The second most important thing to understand about these capabilities is that they’ve traditionally utilized two approaches: a rules-based one and a statistical one. These methods represent the two sides of AI as typified by expert systems and machine learning. The future of text analytics and NLP likely involves synthesizing the approaches. “We are using both of them and both of them are complementing each other,” said Vivek Mishra, product head of vPhrase, noting that each serves a different purpose.

By relying on these approaches, organizations can use NLP to perfect text analytics elements such as these:

♦ Parsing: According to Shankar, this can be thought of as similar to reading. Tokenization and tagging are aspects of parsing at which NLP excels.

♦ Entity extraction: Entity extraction is the ability to recognize entities (names, products, business concepts, etc.) and extract them for analysis, which may involve moving them between documents or between databases for document workflows, for example.

♦ Classification: Although sentiment analysis is the quintessential classification use case, classification also involves categorizing text according to predefined types, such as those pertaining to specific regulations.

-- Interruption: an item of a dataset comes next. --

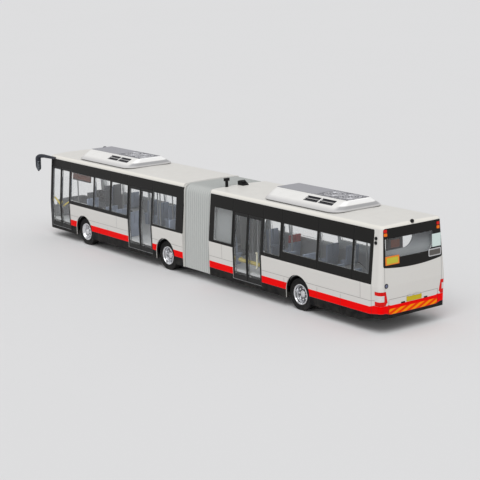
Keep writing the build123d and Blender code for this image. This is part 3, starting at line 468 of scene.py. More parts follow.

♦ Contextual understanding: Also known as semantic understanding, this facet of text analytics is predicated on understanding nuances of a word’s meaning based on its use—such as distinguishing when Charlotte is someone’s name as opposed to a city.

♦ Pragmatic understanding: This form of understanding supersedes mere context to fully comprehend consequences, implications, and subtleties of language—which is reinforced via a credible knowledgebase.

Mastering these domains is integral to structuring what’s otherwise unstructured text and deriving meaningful action from it.

Training systems

Whether employing traditional rulesbased approaches to text analytics or leveraging more modern machine learning strategies, users must initially train the systems on relevant business domains. One way to do so is with comprehensive taxonomies of terms, their synonyms, and their meanings—which are traditionally associated with rules-based models. According to Franz CEO Jans Aasman, “There’s a part of NLP where people create taxonomies and ontologies. That is just a very acceptable way of doing NLP.” Historically, such defined hierarchies of vocabularies were paired with rules to find patterns in text and create actions such as classifications or entity extraction.

Advantages of this approach are that it is extremely domain-specific (and accurate), doesn’t require a surfeit of training data, and, when coupled with ontologies, supports a knowledgebase for pragmatic understanding of language. Disadvantages include the time-consuming nature of assembling taxonomies and the brittleness of rules. “Those are effective if you can adequately define ahead of time all the permutations of the particular text,” Wilde noted. “That’s great, except that in the real world, when you’re dealing with things like documents, text never behaves quite so specifically. People use different vocabularies, different formatting of the text. Imagine how many permutations there are for dates.”